A person familiar with the issue said LPC will be coordinating with the NYC Building’s Department regarding this case.
No tobacco license
If Exotic intends to sell tobacco or derivative vape products, it may be out of luck, a spokesperson from the NYC Department of Consumer and Worker Protection (DCWP) told the Eagle. “Selling tobacco or vape products without a license is illegal, and this area is at its cap on licenses. We have visited the location for an inspection but it is not yet open. If we find they are selling tobacco or vape products without a license, we will issue violations and take other legal actions.”
Worries the shop will ‘gift’ weed to customers
The state has decriminalized recreational marijuana for adults, but actual weed sales remain illegal until the state finishes its regulation process, estimated to take six months to a year.
In the meantime, there are numerous reports of vendors across New York City — such as Uncle Budd’s Weed Truck, which has been seen in DUMBO — taking advantage of the gray zone.
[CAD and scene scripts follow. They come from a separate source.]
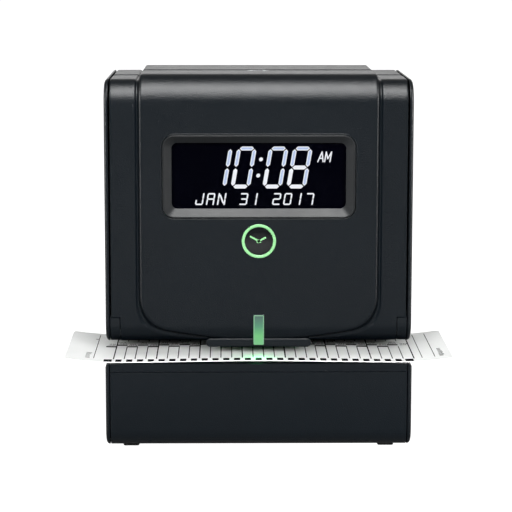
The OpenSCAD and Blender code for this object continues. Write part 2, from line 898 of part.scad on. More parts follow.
module time_card() {
    steps = 44;
    xs = [for (i = [0 : steps]) card_w * (i / steps - 0.5)];
    color("#eef0ee") frontal(card_rear - card_d, card_rear) polygon(concat(
        [for (x = xs) [x, card_z(x)]],
        [for (i = [steps : -1 : 0]) [xs[i], card_z(xs[i]) + card_t]]
    ));
}

base_plate();
base_cover();
card_table();
platen_strip();
left_side_panel();
right_side_panel();
left_frame();
right_frame();
rear_frame();
top_crossbar();
head_floor();
card_back_wall();
rear_cover();
cover_hinge_pins();
front_left_foot();
front_right_foot();
rear_left_foot();
rear_right_foot();
base_screws();
power_jack();
power_board();
power_transformer();
backup_battery();
main_board();
board_standoffs();
board_components();
sounder();
display_bracket();
display_board();
backlight();
lcd_glass();
display_ribbon();
guide_led();
card_sensor();
print_bridge();
guide_rods();
stepper_motor();
drive_belt();
front_cover();
display_bezel();
display_lens();
badge_ring();
badge_disc();
light_bar();
print_nose();
lock_housing();
lock_barrel();
lock_cam();
set_button_1();
set_button_2();
set_button_3();
motor_pulley();
idler_pulley();
print_carriage();
press_solenoid();
print_head_block();
thermal_head();
press_yoke();
head_springs();
time_card();
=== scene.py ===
"""Looks of the punch time clock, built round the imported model. Lengths are in metres."""
import json
import math
import random

import bmesh
import bpy
import numpy as np
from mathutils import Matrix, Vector


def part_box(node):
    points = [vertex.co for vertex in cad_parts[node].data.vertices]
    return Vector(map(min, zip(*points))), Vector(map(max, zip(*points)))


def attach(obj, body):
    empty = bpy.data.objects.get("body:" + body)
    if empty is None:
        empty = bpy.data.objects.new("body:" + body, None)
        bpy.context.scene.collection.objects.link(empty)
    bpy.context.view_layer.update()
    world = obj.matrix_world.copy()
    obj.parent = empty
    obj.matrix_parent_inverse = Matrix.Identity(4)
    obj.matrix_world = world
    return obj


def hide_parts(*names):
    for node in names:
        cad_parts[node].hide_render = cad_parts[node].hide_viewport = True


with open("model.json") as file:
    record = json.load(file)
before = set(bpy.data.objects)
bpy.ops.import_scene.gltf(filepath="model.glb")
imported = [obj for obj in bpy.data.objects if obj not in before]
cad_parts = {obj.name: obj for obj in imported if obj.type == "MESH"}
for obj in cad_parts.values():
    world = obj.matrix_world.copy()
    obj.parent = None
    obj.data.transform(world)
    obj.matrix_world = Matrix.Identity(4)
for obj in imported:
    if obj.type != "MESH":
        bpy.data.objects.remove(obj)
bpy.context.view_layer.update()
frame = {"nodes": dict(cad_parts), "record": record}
MM = 0.001


# ---- sizes, read from the frame ----

def span(node, axis):
    """Lowest and highest coordinate of a CAD node along an axis, 0 to 2."""
    lo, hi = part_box(node)
    return lo[axis], hi[axis]


# The covers and the side panels keep back a little from each other, so that their seams show
SEAM_SHADE = 0.4 * MM
SIDE_IN = 87.65 * MM
SIDE_OUT = span("right_side_panel", 0)[1]
PANEL_FRONT, PANEL_REAR = span("right_side_panel", 1)
SHOULDER_TOP = span("right_side_panel", 2)[1]
COVER_HALF = span("front_cover", 0)[1] - SEAM_SHADE
SPINE_FRONT = span("front_cover", 1)[0]
HEAD_LOW, SPINE_TOP = span("front_cover", 2)
HEAD_BASE = span("head_floor", 2)[0]
SEAM_FRONT = span("front_cover", 1)[1]
SEAM_REAR = span("rear_cover", 1)[0]
SPINE_REAR = span("rear_cover", 1)[1]
REAR_LOW = span("rear_cover", 2)[0]
TABLE_TOP = span("card_table", 2)[1]
RAISE = SPINE_TOP - SHOULDER_TOP
HEAD_FRONT = SPINE_FRONT + RAISE
BEZEL_LOW, BEZEL_HIGH = span("display_bezel", 2)
BEZEL_HALF = span("display_bezel", 0)[1]
LCD_FRONT = span("lcd_glass", 1)[0]
LENS_FRONT = span("display_lens", 1)[0]
BADGE_Z = sum(span("badge_ring", 2)) / 2
BADGE_R = span("badge_ring", 0)[1]
DISC_R = span("badge_disc", 0)[1]

# The same radii and places as the design's
WALL = 2.6 * MM
BROW_R = 14 * MM
CHIN_R = 12 * MM
CROWN_R = 20 * MM
SPINE_HALF = 69 * MM
SPINE_CORNER_Z = 90 * MM
SPINE_CORNER_R = 20 * MM
SPINE_SLOPE = math.radians(13.3)
BASE_ROUND = 10 * MM
COLUMN_Y = 25 * MM
WINDOW_HALF = 50.8 * MM
WINDOW_Z = (142.3 * MM, 180.7 * MM)
BEZEL_R = 7 * MM
LOCK_Y = -12.5 * MM
LOCK_R = 7.05 * MM
HINGE = (-50 * MM, 68 * MM)
LIGHT_HALF = 3 * MM
LIGHT_Z = span("light_bar", 2)
LUG_CLEAR = 12.37 * MM
FIT = 0.2 * MM
LIP = 0.9 * MM
END_X = COVER_HALF - 0.15 * MM
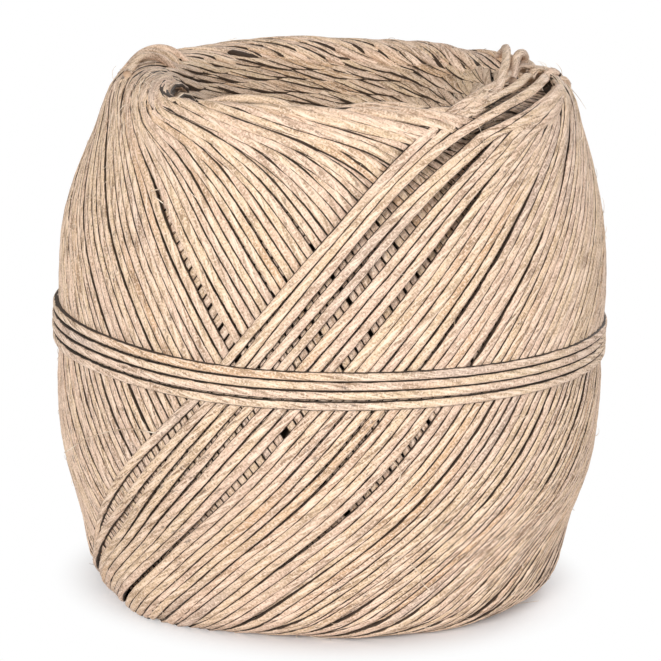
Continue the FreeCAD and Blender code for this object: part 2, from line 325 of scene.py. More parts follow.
RIPPLE = 0.05
SHOULDER = 0.45
SHOULDER_HEIGHT = 13.5
SHOULDER_WIDTH = 6.5
UNEVEN = 0.12
UNEVEN_HEIGHTS = (12, 26)
SUNK = 0.4
SUNK_SHARE = 0.8
SUNK_OVER = 0.2
SUNK_RANK = 0.9
SUNK_RAMP = 0.25
SUNK_BACK = (8, 11)
FAN_SUNK = 0.3
FAN_SUNK_FULL = 0.2
FAN_SUNK_FADE = (14, 44)
FAN_LIFT = 0.7
FAN_LIFT_FADE = (6, 28)
FOOT_LIFT = 0.6
FOOT_LIFT_FADE = (6, 26)
PRESSED_WIDTH = 3.2
PRESSED_SHARE = 0.6
PRESSED_DEPTH = 0.3


def winding(turn):
    """Middle line and outward direction of the outer layer, after so many degrees of winding."""
    loop = np.minimum(np.floor((turn + 180) / 360), LOOPS - 1)
    phase = turn - 360 * loop
    back = LOOPS - 1.5 - turn / 360
    from_top = 180 - np.abs(phase)
    fan = np.maximum(1 - back / FAN_LOOPS, 0)
    degrees = course(turn, loop, phase, back, fan)
    azimuth = np.radians(degrees)
    radius, height, out_r, out_z = outline(rise(turn, phase, back, degrees))
    over = passing(loop, phase)
    level = woven(turn, phase, over) + RIPPLE * wander(turn, 23, 5)
    level = level + SHOULDER * bell(height, SHOULDER_HEIGHT, SHOULDER_WIDTH)
    level = level + UNEVEN * wander(turn, 45, 12) * ramp(np.abs(height), *UNEVEN_HEIGHTS)
    level = level + stance(degrees, height)
    crowded = SUNK_RANK * rank(turn) * ramp(back, *SUNK_BACK) - crowding(azimuth, radius, height)
    sunk = ramp(crowded, 0.0, SUNK_RAMP)
    every_other = np.round(back).astype(int) % 2
    lower = every_other * ramp(fan, 0, FAN_SUNK_FULL) * (1 - ramp(from_top, *FAN_SUNK_FADE))
    level = level - SUNK * sunk * (SUNK_SHARE + SUNK_OVER * over) - FAN_SUNK * lower
    level = level + FAN_LIFT * fan * (1 - ramp(from_top, *FAN_LIFT_FADE))
    level = level + FOOT_LIFT * fan * (1 - ramp(np.abs(phase), *FOOT_LIFT_FADE))
    pressed = bell(height, 0, PRESSED_WIDTH)
    level = level * (1 - PRESSED_SHARE * pressed) - PRESSED_DEPTH * pressed
    points = around(azimuth, radius + level * out_r, CENTRE + height + level * out_z)
    return points, around(azimuth, out_r, out_z)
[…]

Many operators believe they are covering themselves by “gifting” cannabis in exchange for “donations” from buyers.
Related article: NY clamps down on businesses offering marijuana as a ‘gift’
On Feb. 8, the New York State Office of Cannabis Management sent letters ordering businesses suspected of illegally selling or gifting cannabis to “cease and desist those operations or risk the opportunity to get a license in the legal market as well as substantial fines and possible criminal penalties.” OCM Executive Director Chris Alexander says the agency has identified and sent letters to more than two dozen alleged violators so far.
Heights resident Jimmy Zankel says he fears the regulation gap will encourage more rogue cannabis shops.
“Unfortunately, it seems that state licensing, business categorization and associated regulation and oversight is still unfolding, which has allowed for the rapid spread of aggressive and opportunistic vultures like Exotic Smoke Shop … to plant its flag a block or two from schoolchildren of all ages in a family neighborhood.”